February 1992

Psychiatric Comorbidity in DSM-III-R Hypochondriasis

Author Affiliations

From the Departments of Psychiatry (Dr Barsky) and Medicine (Dr Wyshak), Harvard Medical School, Boston, Mass; Psychiatry Service and Primary Care Program, Massachusetts General Hospital, Boston (Dr Barsky); Department of Biostatistics and Center for Population Studies, Harvard School of Public Health (Dr Wyshak); and Department of Psychiatry, Cornell University Medical College, New York, NY (Dr Klerman).

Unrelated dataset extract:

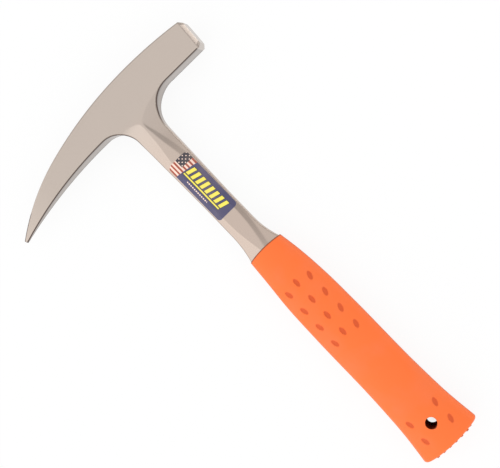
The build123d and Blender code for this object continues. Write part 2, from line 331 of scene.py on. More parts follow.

Arch Gen Psychiatry. 1992;49(2):101-108. doi:10.1001/archpsyc.1992.01820020021003

• Forty-two DSM-III-R hypochondriacs from a general medical clinic were compared with a random sample of 76 outpatients from the same setting. Patients completed a research battery that included a structured diagnostic interview (Diagnostic Interview Schedule) and self-report questionnaires to measure personality disorder caseness, functional impairment, and hypochondriacal symptoms. Psychiatric morbidity in the hypochondriacal sample significantly exceeded that of the comparison sample. Hypochondriacs had twice as many lifetime Axis I diagnoses, twice as many Diagnostic Interview Schedule symptoms, and three times the level of personality disorder caseness as the comparison group. Of the hypochondriacal sample, 88% had one or more additional Axis I disorders, the overlap being greatest with depressive and anxiety disorders. One fifth of the hypochondriacs had somatization disorder, but the two conditions appeared to be phenomenologically distinct. Hypochondriacal patients with coexisting anxiety and/or depressive disorder (secondary hypochondriasis) did not differ greatly from hypochondriacal patients without these comorbid conditions (primary hypochondriasis). Because the nature of hypochondriasis remains unclear and requires further study, we suggest that its nosologic status not be altered in DSM-IV.